Return verbatim everything from the first line through the line that contains "return roller_front_gap +", and stop there.

##### PROVIDED DATA

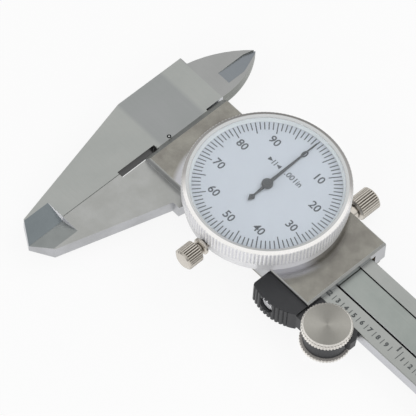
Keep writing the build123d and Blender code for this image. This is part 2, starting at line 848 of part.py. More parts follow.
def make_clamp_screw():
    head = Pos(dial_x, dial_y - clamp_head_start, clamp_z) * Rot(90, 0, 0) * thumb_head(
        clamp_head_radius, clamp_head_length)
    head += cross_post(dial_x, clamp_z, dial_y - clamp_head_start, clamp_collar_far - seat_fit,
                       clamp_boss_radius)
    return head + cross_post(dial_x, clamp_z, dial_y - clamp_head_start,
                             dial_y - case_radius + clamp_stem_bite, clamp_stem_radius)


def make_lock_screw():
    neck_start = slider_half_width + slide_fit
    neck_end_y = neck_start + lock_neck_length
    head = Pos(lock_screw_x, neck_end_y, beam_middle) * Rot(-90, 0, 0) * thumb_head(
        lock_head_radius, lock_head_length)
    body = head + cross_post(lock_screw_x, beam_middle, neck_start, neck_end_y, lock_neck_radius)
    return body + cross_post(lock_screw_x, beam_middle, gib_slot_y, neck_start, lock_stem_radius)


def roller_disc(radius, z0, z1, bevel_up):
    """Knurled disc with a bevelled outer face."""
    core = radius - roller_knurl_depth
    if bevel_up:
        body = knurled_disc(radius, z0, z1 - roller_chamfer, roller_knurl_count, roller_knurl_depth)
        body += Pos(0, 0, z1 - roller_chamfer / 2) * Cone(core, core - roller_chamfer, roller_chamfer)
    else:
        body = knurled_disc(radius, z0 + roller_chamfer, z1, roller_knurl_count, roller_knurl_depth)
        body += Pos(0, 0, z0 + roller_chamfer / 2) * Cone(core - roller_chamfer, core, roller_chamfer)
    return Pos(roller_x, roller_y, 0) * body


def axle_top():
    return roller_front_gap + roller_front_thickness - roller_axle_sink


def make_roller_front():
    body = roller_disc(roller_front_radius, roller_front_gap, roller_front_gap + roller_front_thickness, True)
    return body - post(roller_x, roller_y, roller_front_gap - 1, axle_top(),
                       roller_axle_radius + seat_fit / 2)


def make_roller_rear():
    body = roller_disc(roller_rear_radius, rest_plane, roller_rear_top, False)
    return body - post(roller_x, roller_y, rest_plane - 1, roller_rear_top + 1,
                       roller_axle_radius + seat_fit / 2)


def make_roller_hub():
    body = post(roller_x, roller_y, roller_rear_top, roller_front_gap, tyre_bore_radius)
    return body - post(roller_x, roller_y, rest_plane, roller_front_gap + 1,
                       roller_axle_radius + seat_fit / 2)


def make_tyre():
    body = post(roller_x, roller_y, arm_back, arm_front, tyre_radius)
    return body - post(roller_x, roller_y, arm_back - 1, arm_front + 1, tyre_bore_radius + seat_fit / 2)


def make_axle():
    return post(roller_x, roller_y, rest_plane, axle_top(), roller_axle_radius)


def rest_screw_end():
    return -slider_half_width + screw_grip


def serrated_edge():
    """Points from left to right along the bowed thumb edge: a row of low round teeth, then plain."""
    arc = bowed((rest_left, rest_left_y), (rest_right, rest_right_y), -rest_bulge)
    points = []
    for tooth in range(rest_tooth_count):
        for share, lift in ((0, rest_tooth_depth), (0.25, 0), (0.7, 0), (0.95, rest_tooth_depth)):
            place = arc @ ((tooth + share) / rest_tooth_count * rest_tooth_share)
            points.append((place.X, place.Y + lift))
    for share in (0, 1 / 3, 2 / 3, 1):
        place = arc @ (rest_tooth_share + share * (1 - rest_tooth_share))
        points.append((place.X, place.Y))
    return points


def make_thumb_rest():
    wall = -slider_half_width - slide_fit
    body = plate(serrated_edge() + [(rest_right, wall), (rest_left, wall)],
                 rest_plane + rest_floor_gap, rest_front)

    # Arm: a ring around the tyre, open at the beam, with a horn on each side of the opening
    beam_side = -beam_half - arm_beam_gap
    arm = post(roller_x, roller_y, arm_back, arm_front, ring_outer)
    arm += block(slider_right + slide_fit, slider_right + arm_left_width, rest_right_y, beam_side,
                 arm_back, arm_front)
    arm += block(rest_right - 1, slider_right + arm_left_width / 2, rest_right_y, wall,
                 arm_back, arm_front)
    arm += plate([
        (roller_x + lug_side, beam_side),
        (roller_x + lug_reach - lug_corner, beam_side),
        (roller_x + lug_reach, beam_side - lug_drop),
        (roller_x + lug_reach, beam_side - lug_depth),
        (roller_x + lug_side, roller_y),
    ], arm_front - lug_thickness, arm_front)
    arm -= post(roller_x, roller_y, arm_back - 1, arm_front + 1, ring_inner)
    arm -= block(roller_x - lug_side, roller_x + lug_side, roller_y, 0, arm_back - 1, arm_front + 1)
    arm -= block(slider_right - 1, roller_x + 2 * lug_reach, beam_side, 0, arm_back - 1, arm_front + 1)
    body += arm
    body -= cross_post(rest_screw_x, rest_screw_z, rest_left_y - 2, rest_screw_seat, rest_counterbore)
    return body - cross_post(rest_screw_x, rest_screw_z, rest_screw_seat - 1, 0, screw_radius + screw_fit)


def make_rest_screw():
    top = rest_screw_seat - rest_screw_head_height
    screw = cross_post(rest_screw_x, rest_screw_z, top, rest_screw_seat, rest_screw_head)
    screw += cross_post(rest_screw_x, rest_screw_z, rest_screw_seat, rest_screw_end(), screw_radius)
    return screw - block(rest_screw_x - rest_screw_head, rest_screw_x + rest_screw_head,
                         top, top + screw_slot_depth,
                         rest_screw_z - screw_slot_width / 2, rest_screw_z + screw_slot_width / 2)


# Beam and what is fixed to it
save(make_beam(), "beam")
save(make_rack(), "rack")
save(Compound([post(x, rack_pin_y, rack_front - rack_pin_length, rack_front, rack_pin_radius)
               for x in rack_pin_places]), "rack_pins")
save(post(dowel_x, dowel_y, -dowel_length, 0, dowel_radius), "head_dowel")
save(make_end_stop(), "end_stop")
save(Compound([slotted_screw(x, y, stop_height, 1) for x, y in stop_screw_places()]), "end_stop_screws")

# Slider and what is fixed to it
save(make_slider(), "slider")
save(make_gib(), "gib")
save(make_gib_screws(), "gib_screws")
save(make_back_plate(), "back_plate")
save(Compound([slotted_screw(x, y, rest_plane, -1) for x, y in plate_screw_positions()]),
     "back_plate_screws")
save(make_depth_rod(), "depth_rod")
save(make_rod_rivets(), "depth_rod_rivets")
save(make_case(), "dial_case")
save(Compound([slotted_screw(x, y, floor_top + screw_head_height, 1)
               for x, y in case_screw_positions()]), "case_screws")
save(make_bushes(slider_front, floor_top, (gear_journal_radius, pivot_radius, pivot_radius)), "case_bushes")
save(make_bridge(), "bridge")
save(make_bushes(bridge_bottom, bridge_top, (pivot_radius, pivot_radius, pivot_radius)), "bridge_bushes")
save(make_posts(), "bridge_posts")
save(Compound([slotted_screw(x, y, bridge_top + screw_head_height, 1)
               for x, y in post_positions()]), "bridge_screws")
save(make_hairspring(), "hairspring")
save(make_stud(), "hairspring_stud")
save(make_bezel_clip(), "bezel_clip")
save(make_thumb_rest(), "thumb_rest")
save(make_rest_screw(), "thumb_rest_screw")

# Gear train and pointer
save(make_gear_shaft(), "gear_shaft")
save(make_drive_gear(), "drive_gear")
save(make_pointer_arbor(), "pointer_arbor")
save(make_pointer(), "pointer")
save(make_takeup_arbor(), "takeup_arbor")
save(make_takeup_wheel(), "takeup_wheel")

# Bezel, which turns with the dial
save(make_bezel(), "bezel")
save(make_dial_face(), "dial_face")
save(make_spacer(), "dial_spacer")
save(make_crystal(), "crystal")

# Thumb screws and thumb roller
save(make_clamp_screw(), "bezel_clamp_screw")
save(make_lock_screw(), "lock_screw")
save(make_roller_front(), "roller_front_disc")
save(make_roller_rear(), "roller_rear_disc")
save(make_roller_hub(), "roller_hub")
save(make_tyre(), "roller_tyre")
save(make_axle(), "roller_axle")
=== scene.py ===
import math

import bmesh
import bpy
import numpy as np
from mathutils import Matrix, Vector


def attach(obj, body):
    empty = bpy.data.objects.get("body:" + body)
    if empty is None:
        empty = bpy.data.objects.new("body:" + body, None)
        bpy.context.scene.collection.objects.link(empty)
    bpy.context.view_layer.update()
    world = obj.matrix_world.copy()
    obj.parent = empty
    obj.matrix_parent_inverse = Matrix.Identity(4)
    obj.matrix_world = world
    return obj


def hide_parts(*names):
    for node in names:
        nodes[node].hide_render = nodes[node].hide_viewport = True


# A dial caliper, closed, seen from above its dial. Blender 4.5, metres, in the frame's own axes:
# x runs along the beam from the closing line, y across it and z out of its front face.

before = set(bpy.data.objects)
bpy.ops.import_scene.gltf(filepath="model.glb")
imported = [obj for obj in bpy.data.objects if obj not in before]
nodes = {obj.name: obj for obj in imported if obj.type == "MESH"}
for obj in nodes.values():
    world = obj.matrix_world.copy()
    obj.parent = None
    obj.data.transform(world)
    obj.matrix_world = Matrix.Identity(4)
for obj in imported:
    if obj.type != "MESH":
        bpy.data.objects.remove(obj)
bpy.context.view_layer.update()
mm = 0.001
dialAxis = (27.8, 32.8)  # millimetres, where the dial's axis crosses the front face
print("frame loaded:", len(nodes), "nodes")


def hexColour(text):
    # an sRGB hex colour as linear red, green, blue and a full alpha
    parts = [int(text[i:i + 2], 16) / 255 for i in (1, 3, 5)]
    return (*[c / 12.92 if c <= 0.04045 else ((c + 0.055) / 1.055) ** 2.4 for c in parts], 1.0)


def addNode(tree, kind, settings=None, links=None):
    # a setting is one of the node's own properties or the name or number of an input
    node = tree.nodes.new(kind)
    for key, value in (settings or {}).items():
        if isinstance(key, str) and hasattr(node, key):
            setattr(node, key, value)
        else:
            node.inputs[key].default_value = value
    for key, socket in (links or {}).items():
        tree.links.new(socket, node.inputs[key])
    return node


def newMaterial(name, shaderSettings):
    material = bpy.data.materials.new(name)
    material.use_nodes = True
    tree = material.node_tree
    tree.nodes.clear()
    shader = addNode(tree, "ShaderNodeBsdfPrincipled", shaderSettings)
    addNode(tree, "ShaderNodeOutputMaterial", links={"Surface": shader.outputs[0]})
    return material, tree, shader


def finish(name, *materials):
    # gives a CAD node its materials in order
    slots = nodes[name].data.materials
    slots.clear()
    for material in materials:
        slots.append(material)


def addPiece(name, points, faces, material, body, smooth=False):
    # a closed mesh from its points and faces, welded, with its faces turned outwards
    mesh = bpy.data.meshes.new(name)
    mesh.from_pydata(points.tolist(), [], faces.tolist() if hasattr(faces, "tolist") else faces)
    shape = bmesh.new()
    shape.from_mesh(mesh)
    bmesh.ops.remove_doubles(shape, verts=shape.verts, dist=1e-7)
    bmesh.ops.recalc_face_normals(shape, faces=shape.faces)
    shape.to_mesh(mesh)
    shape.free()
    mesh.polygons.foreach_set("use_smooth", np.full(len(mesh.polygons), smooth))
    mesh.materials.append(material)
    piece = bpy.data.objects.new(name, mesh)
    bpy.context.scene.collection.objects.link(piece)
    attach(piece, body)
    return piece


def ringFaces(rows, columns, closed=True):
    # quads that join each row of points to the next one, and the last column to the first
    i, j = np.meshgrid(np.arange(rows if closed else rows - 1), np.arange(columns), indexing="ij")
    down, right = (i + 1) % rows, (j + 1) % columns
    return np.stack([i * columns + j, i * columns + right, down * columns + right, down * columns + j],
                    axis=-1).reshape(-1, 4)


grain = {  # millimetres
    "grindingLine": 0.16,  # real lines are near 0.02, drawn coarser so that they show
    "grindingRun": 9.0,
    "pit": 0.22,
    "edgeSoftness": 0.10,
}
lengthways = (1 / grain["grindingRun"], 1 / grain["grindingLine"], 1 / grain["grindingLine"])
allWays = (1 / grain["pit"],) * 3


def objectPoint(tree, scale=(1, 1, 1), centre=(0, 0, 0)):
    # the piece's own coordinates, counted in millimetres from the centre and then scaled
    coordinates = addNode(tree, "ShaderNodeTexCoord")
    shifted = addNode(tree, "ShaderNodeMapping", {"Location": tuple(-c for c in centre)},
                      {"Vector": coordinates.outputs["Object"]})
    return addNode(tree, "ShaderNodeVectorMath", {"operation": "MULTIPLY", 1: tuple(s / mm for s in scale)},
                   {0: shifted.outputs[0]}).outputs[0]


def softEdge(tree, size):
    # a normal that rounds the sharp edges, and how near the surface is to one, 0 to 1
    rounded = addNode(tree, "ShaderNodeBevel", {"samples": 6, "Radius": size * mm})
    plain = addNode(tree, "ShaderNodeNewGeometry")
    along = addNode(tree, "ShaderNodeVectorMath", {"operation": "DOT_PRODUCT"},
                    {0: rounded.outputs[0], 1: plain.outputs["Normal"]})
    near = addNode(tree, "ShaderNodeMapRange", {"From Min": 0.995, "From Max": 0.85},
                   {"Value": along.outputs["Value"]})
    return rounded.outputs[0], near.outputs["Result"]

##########

## RESULT OF THE EXERCISE
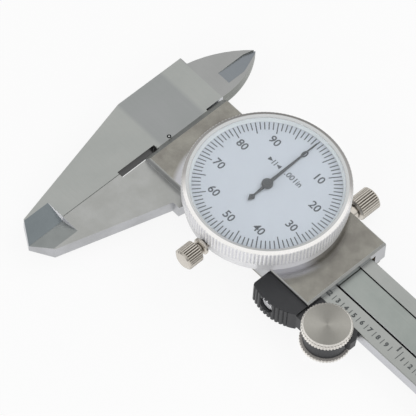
Keep writing the build123d and Blender code for this image. This is part 2, starting at line 848 of part.py. More parts follow.
def make_clamp_screw():
    head = Pos(dial_x, dial_y - clamp_head_start, clamp_z) * Rot(90, 0, 0) * thumb_head(
        clamp_head_radius, clamp_head_length)
    head += cross_post(dial_x, clamp_z, dial_y - clamp_head_start, clamp_collar_far - seat_fit,
                       clamp_boss_radius)
    return head + cross_post(dial_x, clamp_z, dial_y - clamp_head_start,
                             dial_y - case_radius + clamp_stem_bite, clamp_stem_radius)


def make_lock_screw():
    neck_start = slider_half_width + slide_fit
    neck_end_y = neck_start + lock_neck_length
    head = Pos(lock_screw_x, neck_end_y, beam_middle) * Rot(-90, 0, 0) * thumb_head(
        lock_head_radius, lock_head_length)
    body = head + cross_post(lock_screw_x, beam_middle, neck_start, neck_end_y, lock_neck_radius)
    return body + cross_post(lock_screw_x, beam_middle, gib_slot_y, neck_start, lock_stem_radius)


def roller_disc(radius, z0, z1, bevel_up):
    """Knurled disc with a bevelled outer face."""
    core = radius - roller_knurl_depth
    if bevel_up:
        body = knurled_disc(radius, z0, z1 - roller_chamfer, roller_knurl_count, roller_knurl_depth)
        body += Pos(0, 0, z1 - roller_chamfer / 2) * Cone(core, core - roller_chamfer, roller_chamfer)
    else:
        body = knurled_disc(radius, z0 + roller_chamfer, z1, roller_knurl_count, roller_knurl_depth)
        body += Pos(0, 0, z0 + roller_chamfer / 2) * Cone(core - roller_chamfer, core, roller_chamfer)
    return Pos(roller_x, roller_y, 0) * body


def axle_top():
    return roller_front_gap + roller_front_thickness - roller_axle_sink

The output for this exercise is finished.